Разумеется, я говорю о «сути дела» — грубо, весьма общо, — здесь возможно множество колебаний в ту или другую сторону, может появиться и некоторая острота сюжета, но главное остается все же: действующий, живущий в этих обстоятельствах человек (или люди) — мир их чувств, ошибок, их понимание мира, их восприятие действительности.

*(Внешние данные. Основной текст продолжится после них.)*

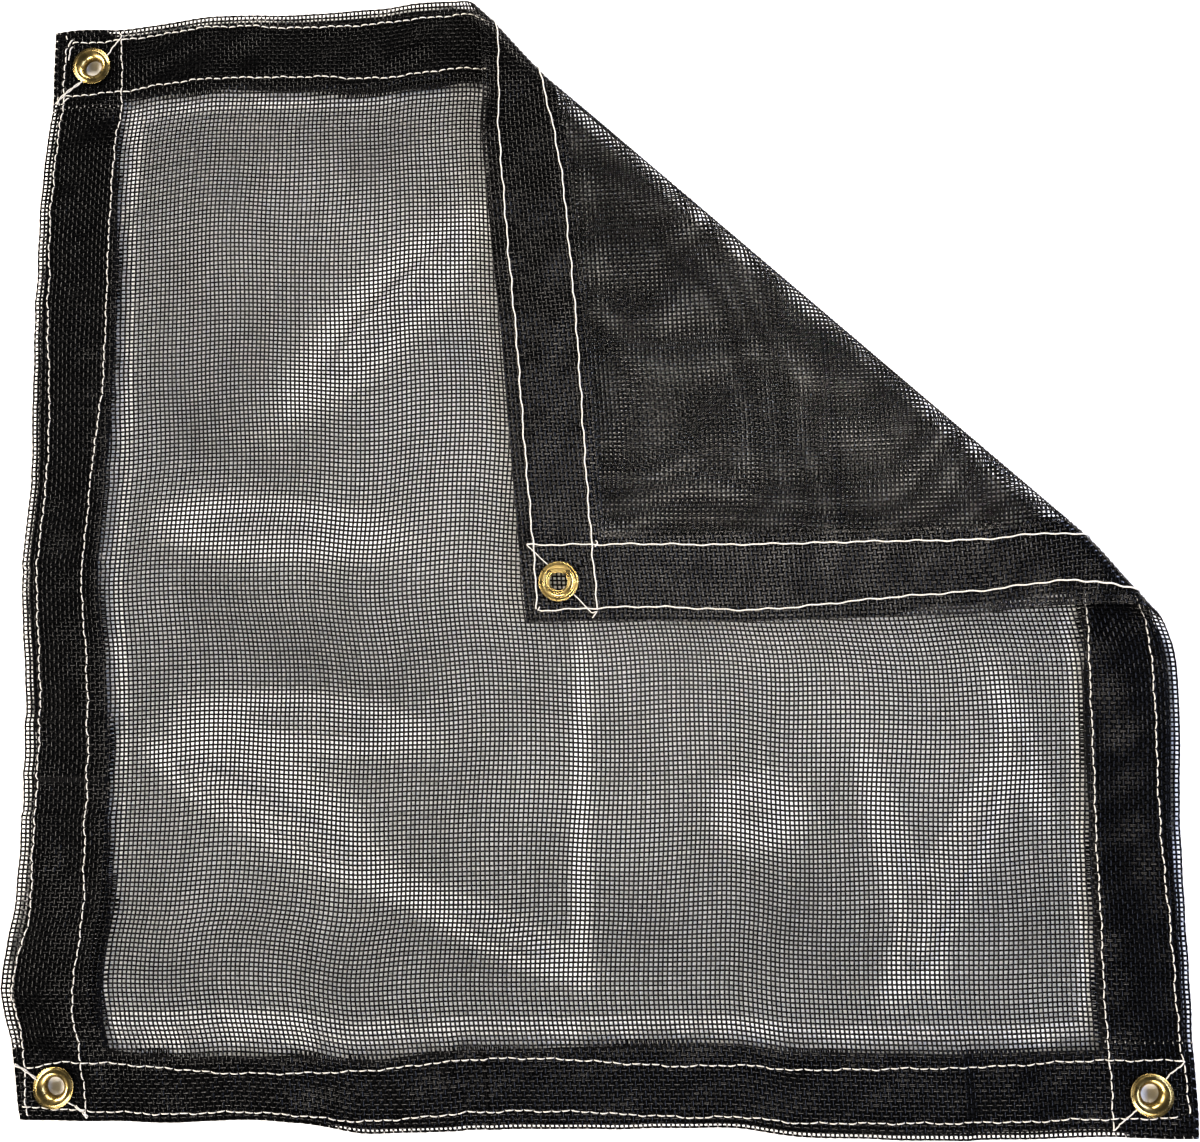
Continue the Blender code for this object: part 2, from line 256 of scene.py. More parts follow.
hem = {
    "faceHeight": 2.1,  # middle of the mesh on the hem's face, over the webbing
    "backHeight": 0.53,
    "webbingLow": 1.05,
    "webbingHigh": 1.6,
    "webbingIn": 2.2,  # the webbing ends this far short of the raw inner edge
    "edgeFace": 1.35,  # heights of the two layers where they meet at the folded edge
    "edgeBack": 0.75,
    "faceToMesh": (-4.5, 5.5),  # start of that slope, from the raw inner edge, and its length
    "edgeToFace": (-3.2, 4.0),  # the same from the webbing's outer edge, for each layer
    "edgeToBack": (-4.5, 4.0),
    "shift": 1.1,  # the turned-in layer is this much out of step with the face
    "shiftWave": 173.0,
    "shiftSlant": 1.3,
    "shiftFrom": (3.0, 9.0),  # it starts this far inside the folded edge and is full after this
}

# Where the cloth is lifted by the grommets' washers: inset from both edges of that corner
grommets = {
    "tl": {"corner": "topLeft", "inset": (23.0, 22.4)},
    "bl": {"corner": "bottomLeft", "inset": (20.3, 17.1)},
    "br": {"corner": "bottomRight", "inset": (22.9, 21.3)},
    "flap": {"corner": "topRight", "inset": (22.2, 19.6)},
}
cornerLift = {
    "height": 1.4,
    "level": 13.5,  # level out to here from the middle of a grommet
    "slope": 22.5,  # and down to nothing over this
    "calm": (12.0, 12.0),  # the hem's relief starts here and is full after this
}
punched = {  # clear radius round a grommet's barrel
    "yarn": 7.6,
    "stitch": 8.6,
    "webbing": 7.3,
}


def eased(rows, x):  # a short table read on a curve that never overshoots it
    stations, values = np.array(rows, float).T
    steepness = np.diff(values) / np.diff(stations)
    before, after = steepness[:-1], steepness[1:]
    turning = before * after <= 0
    together = np.where(turning, 1.0, before + after)
    inner = np.where(turning, 0.0, 2 * before * after / together)
    slopes = np.concatenate([steepness[:1], inner, steepness[-1:]])
    x = np.clip(x, stations[0], stations[-1])
    i = np.clip(np.searchsorted(stations, x, side="right") - 1, 0, len(stations) - 2)
    span = stations[i + 1] - stations[i]
    f = (x - stations[i]) / span
    return (
        values[i] * (1 + 2 * f) * (1 - f) ** 2
        + values[i + 1] * (3 - 2 * f) * f**2
        + slopes[i] * span * f * (1 - f) ** 2
        - slopes[i + 1] * span * f**2 * (1 - f)
    )


def rises(x, start, reach):  # 0 up to the start, then eased up to 1 over the reach
    f = np.clip((x - start) / reach, 0.0, 1.0)
    return f * f * (3 - 2 * f)


def slowWave(row, u, v):  # between -size and size
    turn = math.radians(row["turn"])
    along = (u * math.cos(turn) + v * math.sin(turn)) / row["wave"]
    return row["size"] * np.sin(math.tau * along + row["phase"])


def sidePoint(name, station):
    start, end = (np.array(corners[corner]) for corner in sides[name]["ends"])
    along = (end - start) / np.linalg.norm(end - start)
    across = sides[name]["outward"] * np.array((-along[1], along[0]))
    share = (np.asarray(station) / side)[..., None]
    return start + share * (end - start) + eased(bows[name], station)[..., None] * across


def spread(u, v):  # a patch between the four bowed sides
    a, b = (u / side)[..., None], (v / side)[..., None]
    corner = {name: np.array(place) for name, place in corners.items()}
    low = (1 - a) * corner["bottomLeft"] + a * corner["bottomRight"]
    high = (1 - a) * corner["topLeft"] + a * corner["topRight"]
    rows = (1 - b) * sidePoint("bottom", u) + b * sidePoint("top", u)
    columns = (1 - a) * sidePoint("left", v) + a * sidePoint("right", v)
    return rows + columns - (1 - b) * low - b * high


def toFold(u, v):  # place along the fold's line, and distance past it
    place = spread(u, v)
    along = place @ (math.cos(fold["angle"]), math.sin(fold["angle"]))
    past = place @ (-math.sin(fold["angle"]), math.cos(fold["angle"]))
    return along, past - fold["rollStart"] - eased(fold["bow"], along)


def fromCorner(corner, inset):  # flat place at an inset from the two edges that meet there
    u = inset[0] if corner.endswith("Left") else side - inset[0]
    v = inset[1] if corner.startswith("bottom") else side - inset[1]
    return u, v


grommetMiddles = [fromCorner(grommet["corner"], grommet["inset"]) for grommet in grommets.values()]


def fromGrommets(u, v):  # distance to the nearest grommet's middle
    return np.min([np.hypot(u - middleU, v - middleV) for middleU, middleV in grommetMiddles], axis=0)


def grommetLift(u, v):
    down = rises(fromGrommets(u, v), cornerLift["level"], cornerLift["slope"])
    return cornerLift["height"] * (1 - down)


def fromEdge(u, v):  # distance to the nearest folded edge
    return np.minimum(np.minimum(u, side - u), np.minimum(v, side - v))


def looseness(u, v):  # 1 well inside the mesh and 0 at its hem
    return rises(fromEdge(u, v), cloth["hemDepth"], cloth["settleReach"])


def waveHeight(x, y):
    height = np.zeros_like(x)
    for wave in waves:
        turn = math.radians(wave["turn"])
        dx, dy = x - wave["x"], y - wave["y"]
        along = (dx * math.cos(turn) + dy * math.sin(turn)) / wave["length"]
        across = (dy * math.cos(turn) - dx * math.sin(turn)) / wave["width"]
        height += wave["height"] * np.exp(-(along**2) - across**2)
    return height


def hemRelief(u, v):  # height of the swells and creases
    height = np.zeros_like(u)
    for swell in swells:
        height += swell["size"] + slowWave(swell, u, v)
    for crease in creases:
        station, distance = fromSides(u, v)[crease["side"]]
        past = (station - crease["station"]) * crease["falls"]
        ridge = np.exp(np.minimum(past, 0) / crease["climb"]) * (1 - rises(past, 0, crease["fall"]))
        height += crease["height"] * ridge * (1 - rises(distance, cloth["hemDepth"], creaseEnd))
    clear = rises(fromGrommets(u, v), *cornerLift["calm"])
    return height * clear * (1 - rises(looseness(u, v), 0, cloth["firmReach"]))


def laid(u, v, w):  # lying place in metres of a point of the flat cloth in millimetres
    along, past = toFold(u, v)
    up, loose = grommetLift(u, v), looseness(u, v)
    roll = fold["rollRadius"]
    turn = np.clip(past / roll, 0, math.pi)
    back = np.maximum(past - math.pi * roll, 0)  # how far out on the flap
    settle = 1 - (1 + back / fold["flapSettle"]) * np.exp(-back / fold["flapSettle"])
    z = roll - (roll - w) * np.cos(turn) - settle * (2 * roll - fold["flapRest"])
    flapUp = rises(back, 0, cloth["settleReach"]) * (up - fold["flapDip"] * loose)
    z += np.where(past > 0, flapUp, up) + hemRelief(u, v) * (1 - np.sin(turn))
    across = np.minimum(past, 0) + (roll - w) * np.sin(turn) - back
    across = across + fold["rollStart"] + eased(fold["bow"], along)
    x = along * math.cos(fold["angle"]) - across * math.sin(fold["angle"])
    y = along * math.sin(fold["angle"]) + across * math.cos(fold["angle"])
    onFloor = waveHeight(x, y) * loose * rises(-past, 0, waveReach)
    z += np.where(past < 0, onFloor, 0)
    return np.stack((x, y, z), axis=-1) * mm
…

У людей бывают разные профессии, они населяют множество точек нашей страны, и чтобы поставить их в те или иные условия, кроме моего частного знания людей — меры их радостей и страданий, — мне приходится многое, по мере сил моих, узнавать для того, чтобы родилась книга, Я езжу по стране и без поездок работать совсем не могу. Это относится к каждому (или почти к каждому) рассказу и повести, написанным мною. Я начинаю книгу со «сбора материала» — будь то школа, рыболовецкий совхоз или Тува. Мой герой (или героиня), о которых я по-человечески заранее все знаю, должны быть поставлены в обстоятельства, знакомые мне. Мой личный, «биографический» опыт использовать не удается почти никогда. Я с е б я н е и н т е р е с у ю. Поэтому в моей работе почти что нет элементов биографических, хотя я не могу писать на материале, который не знала бы превосходно (не объективно, но, хоть для себя, субъективно). Это относится главным образом к малому количеству моих вещей о войне, производящих впечатление биографической записи, не будучи ею.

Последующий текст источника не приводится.